I have had two regiments stationed or moving in Jackson County for some time past in order to stop these depredations. This is as much as I can do, for many other counties in this state are equally urgent in their calls for protection and to gratify them all would require an army of 50,000 men to be distributed through Missouri in addition to the militia.
That many, and in some cases, horrible outrages have been committed in this state I do not doubt. They have been committed by three classes of persons. First, the enemy's guerrilla bands (bushwhackers). Since the expulsion of Price they are rapidly diminishing. Nevertheless, it will require some severe examples to be made in order to suppress them.
|Second, the Kansas jayhawkers, or robbers, who were organized under the auspices of Sen. Lane. They wear the uniform of and, it is believed, receive pay from the United States. Their principle occupation for the last six months seems to have been the stealing of negroes, the robbing of houses and the burning of barns, grain and forage. The evidence of their crimes is unquestionable. They have not heretofore been under my orders. I will keep them out of Missouri or have them shot.|
Third, our own volunteer troops. It cannot be denied that some of our volunteer regiments have behaved very badly, plundering to an enormous extent. I have done everything in my power to prevent this and to punish the guilty. Many of the regimental officers are very bad men and participate in the plunder. In such cases it is impossible to reach them by court-martial.
Where regiments are moving in the field, courts cannot be assembled; and when courts are ordered, the witnesses cannot be procured, or, if private soldiers, are frequently overawed by their colonels or other officers.
This matter was fully represented to Assistant Secretary Scott when here, and he advised the mustering out of service of officers who were satisfactorily shown to be guilty of this species of plundering and marauding.
Under the general authority given to me to muster out of service, I have, in a few cases, resorted to this remedy, and it is producing a good effect. By this means, the officers escape punishment and disgrace which they deserve, but the Army is purged of them.
|Very respectfully, Your obedient servant,|
Maj. Gen. H.W. Halleck"
|Headquarters, Department of the Mississippi,||St. Louis, March 28, 1862.|
|Hon. E. M. Stanton,||Secretary of War, Washington:|
Sir, in detailing Gen. Denver for the command in Kansas, I followed the advice of the officers of Gen. Hunter's staff. They gave it as their opinion that he was the best suited for the place, and as I had very little personal acquaintance with him, I felt bound to follow the best advice I could obtain.
Subsequent information convinces me that it was good and that a better selection could not have been made. There are few, if any, enemies in Kansas, and the qualities most required there are administrative. I think Gen. Denver would preserve peace on the border and enable me to send most of the Kansas troops into the field where they might be of some use.

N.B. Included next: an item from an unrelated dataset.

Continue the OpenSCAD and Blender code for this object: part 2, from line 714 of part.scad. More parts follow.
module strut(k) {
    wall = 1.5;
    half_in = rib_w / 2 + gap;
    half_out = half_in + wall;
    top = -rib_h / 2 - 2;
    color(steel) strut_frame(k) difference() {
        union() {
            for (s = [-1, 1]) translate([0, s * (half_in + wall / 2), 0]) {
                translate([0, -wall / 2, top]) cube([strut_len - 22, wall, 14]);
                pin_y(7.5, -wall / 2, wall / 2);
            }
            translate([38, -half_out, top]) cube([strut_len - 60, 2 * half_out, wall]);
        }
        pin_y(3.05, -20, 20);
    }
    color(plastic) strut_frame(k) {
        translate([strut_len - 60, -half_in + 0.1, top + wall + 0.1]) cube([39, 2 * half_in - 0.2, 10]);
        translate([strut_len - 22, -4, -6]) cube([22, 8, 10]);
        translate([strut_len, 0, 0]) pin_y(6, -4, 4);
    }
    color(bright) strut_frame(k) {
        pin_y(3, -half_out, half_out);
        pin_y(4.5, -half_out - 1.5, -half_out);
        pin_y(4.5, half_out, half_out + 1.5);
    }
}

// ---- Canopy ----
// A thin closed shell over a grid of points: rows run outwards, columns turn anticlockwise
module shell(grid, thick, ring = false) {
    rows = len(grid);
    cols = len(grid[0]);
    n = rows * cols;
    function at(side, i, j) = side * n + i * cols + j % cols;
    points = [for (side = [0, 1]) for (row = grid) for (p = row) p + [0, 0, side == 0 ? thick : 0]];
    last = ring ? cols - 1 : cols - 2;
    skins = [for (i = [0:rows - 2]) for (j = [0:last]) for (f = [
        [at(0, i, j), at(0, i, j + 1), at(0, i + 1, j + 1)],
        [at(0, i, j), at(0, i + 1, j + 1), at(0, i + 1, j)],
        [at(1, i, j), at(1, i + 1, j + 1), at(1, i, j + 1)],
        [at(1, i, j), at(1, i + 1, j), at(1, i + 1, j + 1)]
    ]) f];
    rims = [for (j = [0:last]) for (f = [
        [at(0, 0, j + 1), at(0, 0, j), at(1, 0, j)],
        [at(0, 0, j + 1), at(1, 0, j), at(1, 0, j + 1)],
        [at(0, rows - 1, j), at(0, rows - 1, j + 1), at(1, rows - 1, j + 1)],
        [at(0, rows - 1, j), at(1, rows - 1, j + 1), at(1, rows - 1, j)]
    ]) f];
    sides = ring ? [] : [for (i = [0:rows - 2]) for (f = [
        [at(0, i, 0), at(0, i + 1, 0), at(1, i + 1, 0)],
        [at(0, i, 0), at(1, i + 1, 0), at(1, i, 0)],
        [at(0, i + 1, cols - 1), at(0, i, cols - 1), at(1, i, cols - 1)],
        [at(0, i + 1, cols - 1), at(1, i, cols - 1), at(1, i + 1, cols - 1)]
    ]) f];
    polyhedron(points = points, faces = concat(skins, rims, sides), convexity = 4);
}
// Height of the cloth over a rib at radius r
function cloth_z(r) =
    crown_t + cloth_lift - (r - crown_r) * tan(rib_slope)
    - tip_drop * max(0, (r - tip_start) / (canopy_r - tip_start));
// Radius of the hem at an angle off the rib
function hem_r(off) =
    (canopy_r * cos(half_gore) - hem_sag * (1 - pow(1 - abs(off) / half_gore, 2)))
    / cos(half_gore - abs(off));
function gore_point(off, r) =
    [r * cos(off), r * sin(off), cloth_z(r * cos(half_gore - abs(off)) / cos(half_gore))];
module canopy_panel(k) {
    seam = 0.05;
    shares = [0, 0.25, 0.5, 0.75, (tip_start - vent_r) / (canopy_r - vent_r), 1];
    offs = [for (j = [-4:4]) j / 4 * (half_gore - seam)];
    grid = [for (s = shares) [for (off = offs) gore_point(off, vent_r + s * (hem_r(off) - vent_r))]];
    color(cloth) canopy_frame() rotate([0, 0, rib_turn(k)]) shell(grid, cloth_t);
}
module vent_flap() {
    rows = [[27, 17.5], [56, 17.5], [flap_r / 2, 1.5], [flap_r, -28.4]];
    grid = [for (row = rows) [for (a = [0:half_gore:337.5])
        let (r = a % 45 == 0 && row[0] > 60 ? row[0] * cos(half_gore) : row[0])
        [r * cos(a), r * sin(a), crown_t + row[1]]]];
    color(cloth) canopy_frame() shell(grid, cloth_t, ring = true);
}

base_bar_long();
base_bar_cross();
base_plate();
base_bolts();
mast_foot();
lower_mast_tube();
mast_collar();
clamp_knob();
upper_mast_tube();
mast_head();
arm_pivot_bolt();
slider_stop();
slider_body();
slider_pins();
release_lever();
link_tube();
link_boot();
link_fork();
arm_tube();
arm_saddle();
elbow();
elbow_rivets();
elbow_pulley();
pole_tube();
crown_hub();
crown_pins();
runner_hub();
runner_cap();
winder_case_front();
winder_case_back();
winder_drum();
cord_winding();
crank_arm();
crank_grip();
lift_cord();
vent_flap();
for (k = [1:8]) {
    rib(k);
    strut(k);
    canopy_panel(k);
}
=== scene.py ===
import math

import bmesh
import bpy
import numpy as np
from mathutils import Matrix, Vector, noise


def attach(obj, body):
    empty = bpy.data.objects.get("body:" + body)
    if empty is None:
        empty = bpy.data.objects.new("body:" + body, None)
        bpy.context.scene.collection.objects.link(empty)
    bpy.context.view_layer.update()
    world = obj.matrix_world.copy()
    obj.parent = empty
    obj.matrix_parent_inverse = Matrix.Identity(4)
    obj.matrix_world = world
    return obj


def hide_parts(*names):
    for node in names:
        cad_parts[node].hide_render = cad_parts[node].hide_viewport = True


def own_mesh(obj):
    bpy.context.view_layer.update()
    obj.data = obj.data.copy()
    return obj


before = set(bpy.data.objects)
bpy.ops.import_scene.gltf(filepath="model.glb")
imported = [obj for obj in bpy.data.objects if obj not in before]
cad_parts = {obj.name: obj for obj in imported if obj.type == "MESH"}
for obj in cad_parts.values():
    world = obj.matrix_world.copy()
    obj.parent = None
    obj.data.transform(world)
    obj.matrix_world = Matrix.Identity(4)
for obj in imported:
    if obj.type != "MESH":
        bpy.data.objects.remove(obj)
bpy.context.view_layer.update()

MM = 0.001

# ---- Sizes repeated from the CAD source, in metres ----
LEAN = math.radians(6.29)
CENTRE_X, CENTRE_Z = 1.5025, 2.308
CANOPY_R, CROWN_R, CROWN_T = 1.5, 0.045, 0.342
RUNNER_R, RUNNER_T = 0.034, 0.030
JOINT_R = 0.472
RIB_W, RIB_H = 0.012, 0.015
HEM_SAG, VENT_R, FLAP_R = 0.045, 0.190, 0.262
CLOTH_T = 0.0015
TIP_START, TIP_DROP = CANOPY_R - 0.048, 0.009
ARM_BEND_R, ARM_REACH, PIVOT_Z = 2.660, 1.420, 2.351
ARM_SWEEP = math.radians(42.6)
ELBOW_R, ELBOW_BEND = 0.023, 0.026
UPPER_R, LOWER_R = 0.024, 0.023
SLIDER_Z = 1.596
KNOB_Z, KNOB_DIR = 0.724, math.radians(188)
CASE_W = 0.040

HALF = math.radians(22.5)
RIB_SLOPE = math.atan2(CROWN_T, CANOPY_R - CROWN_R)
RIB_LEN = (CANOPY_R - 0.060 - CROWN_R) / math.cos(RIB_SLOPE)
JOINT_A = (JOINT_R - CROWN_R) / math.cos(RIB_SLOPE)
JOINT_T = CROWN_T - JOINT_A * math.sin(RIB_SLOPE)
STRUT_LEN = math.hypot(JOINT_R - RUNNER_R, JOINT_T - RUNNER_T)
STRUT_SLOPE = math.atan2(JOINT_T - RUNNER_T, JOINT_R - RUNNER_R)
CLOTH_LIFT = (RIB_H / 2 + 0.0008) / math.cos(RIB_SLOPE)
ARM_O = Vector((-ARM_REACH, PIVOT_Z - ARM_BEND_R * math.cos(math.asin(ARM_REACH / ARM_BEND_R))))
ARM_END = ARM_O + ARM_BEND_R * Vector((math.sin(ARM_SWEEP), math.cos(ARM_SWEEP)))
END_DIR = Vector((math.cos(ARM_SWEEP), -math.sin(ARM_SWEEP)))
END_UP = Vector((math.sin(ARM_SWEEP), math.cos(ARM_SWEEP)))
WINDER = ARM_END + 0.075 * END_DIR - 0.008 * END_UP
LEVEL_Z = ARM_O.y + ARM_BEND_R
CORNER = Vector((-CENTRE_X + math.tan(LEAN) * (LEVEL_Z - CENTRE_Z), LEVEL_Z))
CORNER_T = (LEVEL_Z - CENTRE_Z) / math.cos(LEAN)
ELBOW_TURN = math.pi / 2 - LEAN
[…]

As it is now, they are really worse than useless, for they compel me to keep troops from other states on the Missouri border to prevent these Kansas troops from committing murders and robberies.
It appears, however, that there are some politicians connected with this matter. Not being a politician, this did not occur to me. I am a little surprised, however, that politicians in Congress should be permitted to dictate the selection of officers for particular duties in this department. Under such circumstances, I cannot be responsible for the results.

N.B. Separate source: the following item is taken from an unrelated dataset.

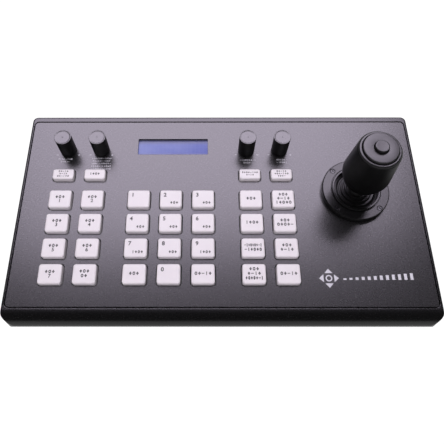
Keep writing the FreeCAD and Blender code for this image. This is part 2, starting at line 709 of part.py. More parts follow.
def make_stick_shaft():
    """Tilt hub with its pins, the stem through the boot, the collar and the shaft inside the grip."""
    x, y, z = STICK_X, STICK_Y, PIVOT_Z
    hub = round_box(x, y, 2 * HUB_HALF, 2 * HUB_HALF, z - HUB_HALF_H, z + HUB_HALF_H, YOKE_R)
    pins = rod(HUB_PIN_R, 2 * YOKE_X, V(x - YOKE_X, y, z), V(1, 0, 0))
    stem = disc(x, y, STEM_R, z, COLLAR_Z[0])
    collar = disc(x, y, COLLAR_R, *COLLAR_Z)
    shaft = disc(x, y, STICK_R, COLLAR_Z[0], STICK_TOP)
    return hub.fuse([pins, stem, collar, shaft]).removeSplitter()


def boot_point(t, lift):
    """Point of the boot's dome from its foot (t = 0) to the root of its neck (t = 1), lifted outwards."""
    angle = math.radians(BOOT_FOOT[0] + (BOOT_ROOT[0] - BOOT_FOOT[0]) * t)
    reach = BOOT_FOOT[1] + (BOOT_ROOT[1] - BOOT_FOOT[1]) * t + lift
    return V(reach * math.sin(angle), 0, PIVOT_Z + reach * math.cos(angle))


def boot_ridges(lift):
    """Arcs along the dome, ridge and valley in turn, with a ridge at each end."""
    arcs = []
    steps = 2 * BOOT_RIDGES - 1
    for i in range(steps):
        bulge = BOOT_RIDGE_H if i % 2 == 0 else -BOOT_VALLEY_D
        start = boot_point(i / steps, lift)
        middle = boot_point((i + 0.5) / steps, lift + bulge)
        end = boot_point((i + 1) / steps, lift)
        arcs.append(Part.Arc(start, middle, end).toShape())
    return arcs


def make_boot():
    """Rubber bellows: a bead inside the clamp ring, a ridged dome and a neck round the collar."""
    inner_neck_r = BOOT_NECK_R - BOOT_SKIN
    neck = [
        boot_point(1, 0), V(BOOT_NECK_R, 0, BOOT_NECK_Z[0]), V(BOOT_NECK_R, 0, BOOT_NECK_Z[1]),
        V(inner_neck_r, 0, BOOT_NECK_Z[1]), V(inner_neck_r, 0, BOOT_NECK_Z[0] - BOOT_SKIN),
        boot_point(1, -BOOT_SKIN),
    ]
    foot = [
        boot_point(0, -BOOT_SKIN), V(BOOT_BEAD_R - BOOT_SKIN, 0, 0), V(BOOT_BEAD_R, 0, 0),
        V(BOOT_BEAD_R, 0, BOOT_BEAD_TOP), boot_point(0, 0),
    ]
    edges = boot_ridges(0.0) + boot_ridges(-BOOT_SKIN)
    for run in (neck, foot):
        edges += [Part.LineSegment(a, b).toShape() for a, b in zip(run, run[1:])]
    wire = Part.Wire(Part.__sortEdges__(edges))
    solid = Part.Face(wire).revolve(V(0, 0, 0), V(0, 0, 1), 360)
    solid.translate(V(STICK_X, STICK_Y, 0))
    return solid


def make_grip():
    """Grip sleeve, turning on the stick's shaft: flared foot, slight taper and a rounded top rim."""
    pocket_r = CAP_R + CAP_GAP
    bearing_r = STICK_R + RUN_FIT
    bearing_top = STICK_TOP + 1.0
    outline = [
        (bearing_r, GRIP_BOTTOM), (GRIP_BOTTOM_R - GRIP_EDGE, GRIP_BOTTOM),
        (GRIP_BOTTOM_R, GRIP_BOTTOM + GRIP_EDGE), (GRIP_KINK_R - GRIP_EDGE, GRIP_KINK - GRIP_EDGE),
        (GRIP_KINK_R, GRIP_KINK + GRIP_EDGE),
        (GRIP_RIM_R, GRIP_RIM), (GRIP_TOP_R, GRIP_TOP), (pocket_r, GRIP_TOP), (pocket_r, CAP_SEAT),
        (GRIP_BEARING_R, CAP_SEAT), (GRIP_BEARING_R, bearing_top), (bearing_r, bearing_top),
    ]
    return revolve(outline, STICK_X, STICK_Y)


def make_grip_cap():
    """Raised disc on top of the grip, with the button's guide, and the button switch under it."""
    space_r, space_top = BUTTON_SPACE
    outline = [
        (GUIDE_R, space_top), (space_r, space_top), (space_r, CAP_SEAT), (CAP_R, CAP_SEAT),
        (CAP_R, CAP_TOP - CAP_EDGE), (CAP_R - CAP_EDGE, CAP_TOP), (GUIDE_R, CAP_TOP),
    ]
    cap = revolve(outline, STICK_X, STICK_Y)
    switch = disc(STICK_X, STICK_Y, BUTTON_SWITCH_R, STICK_TOP + 1.0, CAP_SEAT)
    return Part.makeCompound([cap, switch])


def make_grip_button():
    flange_r, flange_bottom, flange_top = BUTTON_FLANGE
    stem_r, stem_bottom = BUTTON_STEM
    outline = [
        (0.0, stem_bottom), (stem_r, stem_bottom), (stem_r, flange_bottom), (flange_r, flange_bottom),
        (flange_r, flange_top), (BUTTON_R, flange_top), (BUTTON_R, BUTTON_TOP - BUTTON_EDGE),
        (BUTTON_R - BUTTON_EDGE, BUTTON_TOP), (0.0, BUTTON_TOP),
    ]
    return revolve(outline, STICK_X, STICK_Y)


# ---------------------------------------------------------------- rear connectors
def make_socket(x):
    """Network-type socket: a shell with its mouth and the notch for the plug's latch."""
    face = REAR_Y + SOCKET_PROUD
    width, depth, height = SOCKET_SIZE
    mouth_w, mouth_d, mouth_h = SOCKET_MOUTH
    mouth_z = REAR_Z - SOCKET_MOUTH_BOTTOM
    mouth_top = mouth_z + mouth_h
    shell = box(x - width / 2, x + width / 2, face - depth, face, REAR_Z - height / 2, REAR_Z + height / 2)
    mouth = box(x - mouth_w / 2, x + mouth_w / 2, face - mouth_d, face + CUT, mouth_z, mouth_top)
    latch = box(x - LATCH_HALF, x + LATCH_HALF, face - LATCH_DEPTH, face + CUT,
                mouth_z, mouth_top + LATCH_H)
    return shell.cut([mouth, latch])


def make_jack():
    """Low-voltage power jack: a round body with its centre pin standing in the barrel."""
    face = REAR_Y + SOCKET_PROUD
    bottom = face - JACK_BARREL_DEPTH
    body = rod(JACK_R, JACK_DEPTH, V(JACK_X, face - JACK_DEPTH, REAR_Z), V(0, 1, 0))
    barrel = rod(JACK_BARREL_R, JACK_BARREL_DEPTH + CUT, V(JACK_X, bottom, REAR_Z), V(0, 1, 0))
    pin = rod(JACK_PIN_R, JACK_PIN_ROOT + JACK_PIN_L, V(JACK_X, bottom - JACK_PIN_ROOT, REAR_Z), V(0, 1, 0))
    return body.cut(barrel).fuse(pin).removeSplitter()


def make_power_switch():
    """Body of the power switch behind the wall, its bezel and the pocket that the rocker sits in."""
    half_w, depth, half_h = SWITCH_BODY
    bezel_w, bezel_t, bezel_h = BEZEL
    face = REAR_Y + bezel_t
    body = box(SWITCH_X - half_w, SWITCH_X + half_w, REAR_Y - depth, REAR_Y, REAR_Z - half_h, REAR_Z + half_h)
    bezel = box(SWITCH_X - bezel_w, SWITCH_X + bezel_w, REAR_Y, face, REAR_Z - bezel_h, REAR_Z + bezel_h)
    outer_edges = [e for e in bezel.Edges if e.BoundBox.YMin > face - 0.01]
    bezel = bezel.makeChamfer(BEZEL_EDGE, outer_edges)
    pocket_w = ROCKER_HALF + ROCKER_GAP[0]
    pocket_h = ROCKER_H / 2.0 + ROCKER_GAP[1]
    pocket = box(SWITCH_X - pocket_w, SWITCH_X + pocket_w, REAR_Y - SWITCH_POCKET_DEPTH, face + CUT,
                 REAR_Z - pocket_h, REAR_Z + pocket_h)
    return body.fuse(bezel).cut(pocket).removeSplitter()


def make_power_rocker():
    """Rocker with a shallow V face, tilted to its off position about an upright axis."""
    low = REAR_Z - ROCKER_H / 2.0
    left = V(-ROCKER_HALF, ROCKER_RISE, low)
    right = V(ROCKER_HALF, ROCKER_RISE, low)
    left_root = V(-ROCKER_HALF, ROCKER_ROOT, low)
    right_root = V(ROCKER_HALF, ROCKER_ROOT, low)
    valley = V(0, 0, low)
    edges = [
        Part.LineSegment(left, valley).toShape(),
        Part.LineSegment(valley, right).toShape(),
        Part.LineSegment(right, right_root).toShape(),
        Part.Arc(right_root, V(0, ROCKER_BELLY, low), left_root).toShape(),
        Part.LineSegment(left_root, left).toShape(),
    ]
    rocker = Part.Face(Part.Wire(edges)).extrude(V(0, 0, ROCKER_H))
    rocker.rotate(V(0, 0, 0), V(0, 0, 1), -ROCKER_TILT)
    rocker.translate(V(SWITCH_X, REAR_Y + ROCKER_AXIS_OUT, 0))
    return rocker


# ---------------------------------------------------------------- the pieces
def main():
    os.makedirs("parts", exist_ok=True)
    save("upper_case", make_upper_case())
    save("bottom_cover", make_bottom_cover())
    save_group("rubber_feet", make_feet())
    save_group("case_screws", make_screws())
    save("panel_plate", on_panel(make_panel_plate()))
    save("main_board", on_panel(make_board()))
    save_group("board_posts", [on_panel(s) for s in make_posts()])
    save_group("key_switches", [on_panel(s) for s in make_key_switches()])
    save("lcd_window", on_panel(make_window()))
    save("lcd_module", on_panel(make_display_module()))
    for name, x, y, w, d in key_table():
        save(name, on_panel(make_key(x, y, w, d)))
    for name, x, y in knob_table():
        save(name, on_panel(make_knob(x, y)))
    save_group("encoders", [on_panel(s) for s in make_encoders()])
    save("stick_flange", on_panel(make_flange()))
    save_group("flange_screws", [on_panel(s) for s in make_flange_screws()])
    save("gimbal_housing", on_panel(make_gimbal_housing()))
    save("pan_sensor", on_panel(make_pan_sensor()))
    save("pan_yoke", on_panel(make_pan_yoke()))
    save("stick_shaft", on_panel(make_stick_shaft()))
    save("boot", on_panel(make_boot()))
    save("grip", on_panel(make_grip()))
    save("grip_cap", on_panel(make_grip_cap()))
    save("grip_button", on_panel(make_grip_button()))
    save_group("rear_sockets", [make_socket(x) for x in SOCKET_X] + [make_jack()])
    save("power_switch", make_power_switch())
    save("power_rocker", make_power_rocker())


main()
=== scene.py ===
import json
import math

import bpy
from mathutils import Matrix, Vector


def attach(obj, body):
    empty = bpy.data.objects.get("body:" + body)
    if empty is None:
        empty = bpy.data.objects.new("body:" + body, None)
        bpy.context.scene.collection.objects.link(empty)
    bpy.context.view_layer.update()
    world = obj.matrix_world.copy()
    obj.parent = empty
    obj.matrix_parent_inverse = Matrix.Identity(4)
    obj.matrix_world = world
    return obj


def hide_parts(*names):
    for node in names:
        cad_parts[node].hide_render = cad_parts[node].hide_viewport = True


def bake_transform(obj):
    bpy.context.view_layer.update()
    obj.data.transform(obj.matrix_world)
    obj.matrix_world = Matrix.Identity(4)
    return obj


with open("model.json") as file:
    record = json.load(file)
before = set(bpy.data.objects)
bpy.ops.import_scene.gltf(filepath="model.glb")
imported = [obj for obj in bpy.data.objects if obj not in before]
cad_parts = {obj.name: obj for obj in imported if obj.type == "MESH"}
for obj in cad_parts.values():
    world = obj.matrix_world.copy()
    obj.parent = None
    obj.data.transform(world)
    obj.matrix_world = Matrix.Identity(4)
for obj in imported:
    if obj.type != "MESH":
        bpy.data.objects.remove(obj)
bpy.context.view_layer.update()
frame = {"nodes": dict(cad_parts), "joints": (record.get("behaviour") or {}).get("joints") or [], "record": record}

# Desktop joystick control console. Lengths are millimetres in the panel's own frame (x right, y up
# the slope, z out of the panel, zero at the middle of its surface) unless a name ends in _M.
# on_panel() turns them into the row frame, in metres.
MM = 0.001
NODES = frame["nodes"]
JOINTS = {joint["name"]: joint for joint in frame["joints"]}
MOUNTS = {mount["name"]: mount for mount in frame["record"]["mounts"]}

STICK = (106.7, 12.7)
PIVOT_Z = -14.0
KEY_TOP = 3.5
KEY_BOTTOM = -3.4
LARGE_KEY = (17.8, 15.6)
SMALL_KEY = (17.4, 9.6)
KNOB_Y = 52.0
KNOB_X = (-125.4, -98.0, 22.0, 49.4)

ACROSS = Vector((1.0, 0.0, 0.0))
UP_SLOPE = Vector(JOINTS["stick_pan"]["axis"])
NORMAL = Vector(JOINTS["knob_1_turn"]["axis"])
PIVOT_M = Vector(JOINTS["stick_pan"]["pos_m"])
ORIGIN_M = PIVOT_M - (STICK[0] * ACROSS + STICK[1] * UP_SLOPE + PIVOT_Z * NORMAL) * MM


def on_panel(x, y, z):
    return ORIGIN_M + (x * ACROSS + y * UP_SLOPE + z * NORMAL) * MM


def panel_xy(joint_name):
    """Panel x and y of the point that a joint's record gives."""
    offset = Vector(JOINTS[joint_name]["pos_m"]) - ORIGIN_M
    return offset.dot(ACROSS) / MM, offset.dot(UP_SLOPE) / MM


# ------------------------------------------------------------------ camera
# The camera stands over the front edge and looks down at the panel. Its place and its aim are in
# the panel's frame; the principal point sits a little left of the picture's middle.
CAMERA_PLACE = (-11.9, -160.9, 337.6)
CAMERA_FORWARD = (-0.00254, 0.40270, -0.91533)
CAMERA_RIGHT = (1.0, 0.00075, -0.00245)
LENS = 38.46
SENSOR = 36.0
SHIFT = (0.0402, -0.0019)


def make_camera():
    data = bpy.data.cameras.new("camera")
    data.lens = LENS
    data.sensor_width = SENSOR
    data.shift_x, data.shift_y = SHIFT
    data.clip_start = 0.01
    camera = bpy.data.objects.new("camera", data)
    bpy.context.scene.collection.objects.link(camera)

    def direction(v):
        return v[0] * ACROSS + v[1] * UP_SLOPE + v[2] * NORMAL

    forward = direction(CAMERA_FORWARD).normalized()
    right = direction(CAMERA_RIGHT)
    right = (right - right.dot(forward) * forward).normalized()
    up = right.cross(forward)
    rotation = Matrix((right, up, -forward)).transposed()
    camera.matrix_world = Matrix.Translation(on_panel(*CAMERA_PLACE)) @ rotation.to_4x4()
    bpy.context.scene.camera = camera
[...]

|Nevertheless, I shall comply with the president's wishes and place some other officer in command in Kansas as soon as I can spare one for that purpose.|
|Very respectfully, your obedient servant,|
|Maj. Gen. H.W. Halleck"|
Now then, did Maj. Gen. Henry W. Halleck ever change his opinion of the Kansas troops as the war progressed? No, he did not.
And did the Kansas troops change the way they waged war in Missouri? For the most part, no they did not; and, of course, the war went on.